Da quel giorno vedere i suoi film, per conto mio, in autonomia, e senza parlarne più, ha significato scoprire ogni volta “il nuovo”. Un’adolescenza nascosta, una ribellione del gusto forse. Non secondo la segnaletica abituale. Ma per le vie spiraliformi di un percorso di conoscenza al contrario, che invece di andare dall’ignoto al noto ha seguito la via traversa e opposta, quella che dal noto va all’ignoto. Un insegnamento al mistero, all’inspiegabile.
L’attrito con l’oscurità dei suoi film ha fatto scintilla. Ricordo, mentre lavoravo nel magazzino della libreria, che nelle pause guardavo Twin Peaks . É stato nel tentativo di decrittarlo, che per la prima volta ho scoperto la semiotica cinematografica di Paolo Bertetto, un’estate appena maggiorenne. E quindi una struttura di pensiero, un modo di vedere le immagini, costruito sul negativo, sul vuoto generativo, sullo zero al centro della ciambella, su un girare continuo e fallimentare. Un insegnamento a provare e fallire di nuovo.
Fissando a lungo i suoi film negli occhi, qualcosa rimane impresso nella retina, la ferita di quando si guarda la luce per troppo a lungo e poi al buio rimane il segno di un’eclissi mentale. Resta qualcosa, il senso dell’esistenza di un confine, e poi di un movimento a trascendere. Ricordo Strade perdute al cinema con mia madre, nelle nostre sortite solitarie di provincia per inseguire gli anniversari d’autore. La strada al ritorno, di notte, percorsa parlando del film, non sembrava la stessa. Ricordo poi la suggestione di una mostra su Francis Bacon, matrice di molte, se non di tutte le immagini di Lynch, il sussurro di persone che riconoscono una traccia, un’origine condivisa…

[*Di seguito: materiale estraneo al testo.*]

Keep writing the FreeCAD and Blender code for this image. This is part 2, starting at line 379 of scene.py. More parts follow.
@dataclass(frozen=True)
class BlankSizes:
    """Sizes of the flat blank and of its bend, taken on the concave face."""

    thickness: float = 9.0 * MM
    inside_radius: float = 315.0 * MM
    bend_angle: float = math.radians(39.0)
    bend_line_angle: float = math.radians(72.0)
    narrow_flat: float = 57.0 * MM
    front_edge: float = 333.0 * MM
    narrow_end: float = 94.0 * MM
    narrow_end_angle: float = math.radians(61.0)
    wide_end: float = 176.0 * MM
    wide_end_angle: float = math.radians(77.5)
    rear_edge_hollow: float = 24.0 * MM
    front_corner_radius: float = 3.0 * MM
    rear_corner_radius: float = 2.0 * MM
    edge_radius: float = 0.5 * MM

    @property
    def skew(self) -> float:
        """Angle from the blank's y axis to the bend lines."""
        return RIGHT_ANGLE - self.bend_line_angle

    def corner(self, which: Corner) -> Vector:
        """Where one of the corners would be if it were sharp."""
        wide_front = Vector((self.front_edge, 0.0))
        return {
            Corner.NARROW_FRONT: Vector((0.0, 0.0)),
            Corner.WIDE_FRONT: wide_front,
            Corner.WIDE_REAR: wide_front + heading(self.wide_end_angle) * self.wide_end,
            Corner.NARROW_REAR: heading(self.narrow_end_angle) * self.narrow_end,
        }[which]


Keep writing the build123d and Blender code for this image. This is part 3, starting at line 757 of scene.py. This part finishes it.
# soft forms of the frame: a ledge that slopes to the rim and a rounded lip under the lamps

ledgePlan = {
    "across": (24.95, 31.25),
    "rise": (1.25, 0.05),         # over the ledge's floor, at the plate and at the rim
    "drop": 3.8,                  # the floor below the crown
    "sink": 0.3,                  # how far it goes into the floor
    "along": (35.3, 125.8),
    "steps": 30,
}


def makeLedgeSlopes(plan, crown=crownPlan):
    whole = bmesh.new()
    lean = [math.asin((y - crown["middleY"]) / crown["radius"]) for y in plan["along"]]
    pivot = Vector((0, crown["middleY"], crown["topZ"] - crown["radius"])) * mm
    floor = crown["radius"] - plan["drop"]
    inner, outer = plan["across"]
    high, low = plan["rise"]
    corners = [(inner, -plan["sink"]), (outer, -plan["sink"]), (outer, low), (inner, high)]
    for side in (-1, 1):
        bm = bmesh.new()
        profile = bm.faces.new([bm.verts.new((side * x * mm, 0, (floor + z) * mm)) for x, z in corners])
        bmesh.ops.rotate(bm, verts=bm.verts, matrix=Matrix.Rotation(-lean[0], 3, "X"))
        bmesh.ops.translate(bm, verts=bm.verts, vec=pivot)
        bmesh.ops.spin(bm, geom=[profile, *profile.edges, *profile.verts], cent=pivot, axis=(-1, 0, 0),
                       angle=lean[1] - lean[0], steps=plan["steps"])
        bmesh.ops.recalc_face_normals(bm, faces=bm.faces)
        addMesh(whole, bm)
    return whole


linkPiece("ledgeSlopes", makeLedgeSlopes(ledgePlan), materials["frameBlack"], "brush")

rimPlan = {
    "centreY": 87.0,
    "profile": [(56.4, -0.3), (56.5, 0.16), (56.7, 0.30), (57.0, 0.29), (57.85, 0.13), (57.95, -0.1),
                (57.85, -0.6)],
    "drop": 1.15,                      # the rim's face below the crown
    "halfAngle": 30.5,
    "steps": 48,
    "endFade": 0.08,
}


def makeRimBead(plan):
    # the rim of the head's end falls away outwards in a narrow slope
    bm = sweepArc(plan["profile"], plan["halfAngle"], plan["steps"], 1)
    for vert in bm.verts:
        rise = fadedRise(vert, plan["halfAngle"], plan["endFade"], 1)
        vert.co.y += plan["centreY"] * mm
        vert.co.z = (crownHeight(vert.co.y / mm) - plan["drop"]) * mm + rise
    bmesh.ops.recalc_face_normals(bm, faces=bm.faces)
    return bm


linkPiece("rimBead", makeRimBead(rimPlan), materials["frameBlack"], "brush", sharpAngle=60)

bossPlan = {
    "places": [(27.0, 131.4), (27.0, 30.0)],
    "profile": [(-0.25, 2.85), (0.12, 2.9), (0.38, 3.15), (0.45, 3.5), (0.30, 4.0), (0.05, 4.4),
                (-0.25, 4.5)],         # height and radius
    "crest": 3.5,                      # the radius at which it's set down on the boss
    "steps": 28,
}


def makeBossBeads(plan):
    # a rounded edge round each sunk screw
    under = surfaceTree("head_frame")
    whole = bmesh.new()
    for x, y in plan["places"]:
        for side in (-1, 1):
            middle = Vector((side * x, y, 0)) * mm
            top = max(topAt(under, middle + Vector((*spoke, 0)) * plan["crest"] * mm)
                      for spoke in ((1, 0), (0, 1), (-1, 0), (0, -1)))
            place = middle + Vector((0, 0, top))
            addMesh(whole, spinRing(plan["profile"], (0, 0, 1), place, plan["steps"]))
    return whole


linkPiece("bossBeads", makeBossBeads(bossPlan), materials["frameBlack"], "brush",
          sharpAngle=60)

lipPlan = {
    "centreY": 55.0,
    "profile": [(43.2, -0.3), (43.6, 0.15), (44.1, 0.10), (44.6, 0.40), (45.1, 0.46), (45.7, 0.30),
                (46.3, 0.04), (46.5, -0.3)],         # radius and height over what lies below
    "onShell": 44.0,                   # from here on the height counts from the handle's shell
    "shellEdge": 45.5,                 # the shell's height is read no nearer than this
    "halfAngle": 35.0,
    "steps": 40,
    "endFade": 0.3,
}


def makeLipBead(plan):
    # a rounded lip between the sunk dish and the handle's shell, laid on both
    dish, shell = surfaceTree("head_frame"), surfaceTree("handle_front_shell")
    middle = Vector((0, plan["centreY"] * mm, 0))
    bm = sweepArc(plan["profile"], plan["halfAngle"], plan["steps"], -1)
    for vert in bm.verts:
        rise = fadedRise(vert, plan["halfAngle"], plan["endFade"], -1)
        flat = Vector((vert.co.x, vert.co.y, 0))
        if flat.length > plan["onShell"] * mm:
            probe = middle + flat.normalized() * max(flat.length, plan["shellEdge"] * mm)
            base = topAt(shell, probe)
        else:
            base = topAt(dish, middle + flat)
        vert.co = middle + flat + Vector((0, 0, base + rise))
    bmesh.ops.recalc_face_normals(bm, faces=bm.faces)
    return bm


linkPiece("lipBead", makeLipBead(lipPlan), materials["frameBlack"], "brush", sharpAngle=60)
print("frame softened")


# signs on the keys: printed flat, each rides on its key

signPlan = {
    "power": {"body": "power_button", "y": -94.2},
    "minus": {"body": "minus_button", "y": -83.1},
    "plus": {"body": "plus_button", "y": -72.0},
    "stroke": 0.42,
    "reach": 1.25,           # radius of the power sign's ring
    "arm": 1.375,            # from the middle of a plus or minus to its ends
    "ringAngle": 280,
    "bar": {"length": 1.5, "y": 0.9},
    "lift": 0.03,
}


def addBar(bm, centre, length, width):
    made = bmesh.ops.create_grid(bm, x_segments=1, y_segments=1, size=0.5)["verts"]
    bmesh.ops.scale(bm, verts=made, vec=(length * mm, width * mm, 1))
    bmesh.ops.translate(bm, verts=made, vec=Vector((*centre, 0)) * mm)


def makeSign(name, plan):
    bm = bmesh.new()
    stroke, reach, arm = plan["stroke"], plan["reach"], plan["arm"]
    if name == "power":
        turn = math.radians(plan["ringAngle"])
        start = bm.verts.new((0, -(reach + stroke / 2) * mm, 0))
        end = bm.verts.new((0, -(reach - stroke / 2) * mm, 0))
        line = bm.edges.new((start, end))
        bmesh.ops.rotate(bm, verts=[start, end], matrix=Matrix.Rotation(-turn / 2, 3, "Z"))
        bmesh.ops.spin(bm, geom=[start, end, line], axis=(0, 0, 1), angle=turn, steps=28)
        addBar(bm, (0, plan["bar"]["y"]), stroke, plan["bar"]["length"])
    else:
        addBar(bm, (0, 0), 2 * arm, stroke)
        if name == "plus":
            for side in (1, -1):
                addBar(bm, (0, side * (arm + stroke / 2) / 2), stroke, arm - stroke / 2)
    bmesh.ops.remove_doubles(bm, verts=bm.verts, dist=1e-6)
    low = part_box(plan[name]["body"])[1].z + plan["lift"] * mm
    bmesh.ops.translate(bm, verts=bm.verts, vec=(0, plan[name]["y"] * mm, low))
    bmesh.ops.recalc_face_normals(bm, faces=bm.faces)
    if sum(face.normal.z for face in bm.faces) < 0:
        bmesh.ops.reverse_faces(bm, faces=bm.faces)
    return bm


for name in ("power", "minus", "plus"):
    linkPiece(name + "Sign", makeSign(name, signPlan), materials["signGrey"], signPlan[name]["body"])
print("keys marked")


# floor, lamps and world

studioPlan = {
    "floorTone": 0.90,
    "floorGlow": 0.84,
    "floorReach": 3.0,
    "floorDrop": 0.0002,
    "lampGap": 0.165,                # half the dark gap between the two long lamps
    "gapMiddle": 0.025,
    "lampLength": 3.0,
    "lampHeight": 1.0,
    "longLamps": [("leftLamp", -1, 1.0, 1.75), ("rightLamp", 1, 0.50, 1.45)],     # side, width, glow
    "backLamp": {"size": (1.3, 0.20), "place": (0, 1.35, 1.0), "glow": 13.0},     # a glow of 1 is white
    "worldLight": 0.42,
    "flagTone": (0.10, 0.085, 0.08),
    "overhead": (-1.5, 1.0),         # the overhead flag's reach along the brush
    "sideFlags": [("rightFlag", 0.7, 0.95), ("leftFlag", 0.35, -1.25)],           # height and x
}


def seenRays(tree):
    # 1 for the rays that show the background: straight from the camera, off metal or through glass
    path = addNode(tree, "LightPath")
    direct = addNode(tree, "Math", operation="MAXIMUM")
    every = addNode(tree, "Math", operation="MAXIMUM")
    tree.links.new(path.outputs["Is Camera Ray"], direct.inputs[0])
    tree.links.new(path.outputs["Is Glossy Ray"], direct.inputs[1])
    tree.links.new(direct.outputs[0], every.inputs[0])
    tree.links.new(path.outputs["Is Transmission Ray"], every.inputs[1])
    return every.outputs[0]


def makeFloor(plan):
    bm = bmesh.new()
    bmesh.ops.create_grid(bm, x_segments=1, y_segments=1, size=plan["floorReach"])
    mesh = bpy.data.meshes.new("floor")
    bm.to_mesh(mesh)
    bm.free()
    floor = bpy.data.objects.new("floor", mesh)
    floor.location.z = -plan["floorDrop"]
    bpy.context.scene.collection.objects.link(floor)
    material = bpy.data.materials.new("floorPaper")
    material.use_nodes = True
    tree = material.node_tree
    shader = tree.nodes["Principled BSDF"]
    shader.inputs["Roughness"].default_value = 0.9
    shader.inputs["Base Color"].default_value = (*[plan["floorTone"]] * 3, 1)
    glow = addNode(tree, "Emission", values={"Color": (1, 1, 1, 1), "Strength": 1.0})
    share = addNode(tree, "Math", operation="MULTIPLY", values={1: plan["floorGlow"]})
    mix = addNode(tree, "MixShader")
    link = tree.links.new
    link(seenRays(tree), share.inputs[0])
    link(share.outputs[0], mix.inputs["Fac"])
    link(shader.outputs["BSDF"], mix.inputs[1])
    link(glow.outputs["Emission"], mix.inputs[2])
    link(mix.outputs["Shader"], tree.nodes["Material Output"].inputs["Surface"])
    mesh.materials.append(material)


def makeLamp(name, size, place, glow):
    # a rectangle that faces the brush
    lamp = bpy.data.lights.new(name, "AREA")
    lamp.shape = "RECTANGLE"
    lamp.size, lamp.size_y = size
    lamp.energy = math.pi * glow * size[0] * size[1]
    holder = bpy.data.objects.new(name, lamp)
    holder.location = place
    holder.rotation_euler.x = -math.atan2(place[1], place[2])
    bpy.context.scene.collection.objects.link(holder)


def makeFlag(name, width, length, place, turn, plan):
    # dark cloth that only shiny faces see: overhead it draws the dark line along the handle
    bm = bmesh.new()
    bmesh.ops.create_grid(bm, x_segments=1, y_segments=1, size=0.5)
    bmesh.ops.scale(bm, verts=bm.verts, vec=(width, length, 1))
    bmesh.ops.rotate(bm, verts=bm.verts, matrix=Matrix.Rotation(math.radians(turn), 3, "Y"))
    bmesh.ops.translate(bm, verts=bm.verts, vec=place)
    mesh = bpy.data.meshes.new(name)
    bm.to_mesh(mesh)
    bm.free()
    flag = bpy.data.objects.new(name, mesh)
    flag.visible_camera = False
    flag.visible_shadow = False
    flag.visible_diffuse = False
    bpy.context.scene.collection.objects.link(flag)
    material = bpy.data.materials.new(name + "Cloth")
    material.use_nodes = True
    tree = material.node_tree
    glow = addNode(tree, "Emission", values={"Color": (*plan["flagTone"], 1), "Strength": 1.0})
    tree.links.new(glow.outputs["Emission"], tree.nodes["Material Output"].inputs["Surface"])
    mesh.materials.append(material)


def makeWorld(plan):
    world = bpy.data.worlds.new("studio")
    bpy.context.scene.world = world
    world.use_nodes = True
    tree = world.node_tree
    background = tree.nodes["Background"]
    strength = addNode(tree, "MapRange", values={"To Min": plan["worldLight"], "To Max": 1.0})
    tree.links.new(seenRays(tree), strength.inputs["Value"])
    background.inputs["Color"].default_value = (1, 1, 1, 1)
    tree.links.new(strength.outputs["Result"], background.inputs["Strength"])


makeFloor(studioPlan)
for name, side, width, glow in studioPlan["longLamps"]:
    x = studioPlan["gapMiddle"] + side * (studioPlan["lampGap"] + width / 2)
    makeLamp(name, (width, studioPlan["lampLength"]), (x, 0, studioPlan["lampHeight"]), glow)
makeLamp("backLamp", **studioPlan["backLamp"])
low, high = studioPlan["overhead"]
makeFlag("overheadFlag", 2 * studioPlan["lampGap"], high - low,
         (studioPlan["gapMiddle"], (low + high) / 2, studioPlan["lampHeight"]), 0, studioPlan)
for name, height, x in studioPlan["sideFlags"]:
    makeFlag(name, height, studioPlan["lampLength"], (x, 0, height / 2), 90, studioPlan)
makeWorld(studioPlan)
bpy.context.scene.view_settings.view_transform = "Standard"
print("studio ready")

E l’ultimo ricordo su schermo è di una conversazione, tra me, fortunoso spettatore in una sala vuota, Steven Spielberg e lui, nei panni di John Ford. Chi mai se lo sarebbe aspettato che il più grande campione della meraviglia avrebbe scelto il più grande campione dell’inquietudine per avvertire il cinema americano del suo disorientamento?
È sconsolante dirsi la verità, e cioè che questo cinema, oggi sempre più in crisi, sempre meno ricco di idee e di coraggio, sentirà la mancanza di questo regista. Occorre, allora forse leggere nella sua assenza improvvisa, un ultimo insegnamento, e cercare di viverlo. La linea dell’orizzonte è una storia vera, ed è là, oltre ogni certezza. Resterà mobile grazie ai ricordi, come la pelle, l’elettricità, gli immaginari, il tempo, il cielo stellato di notte.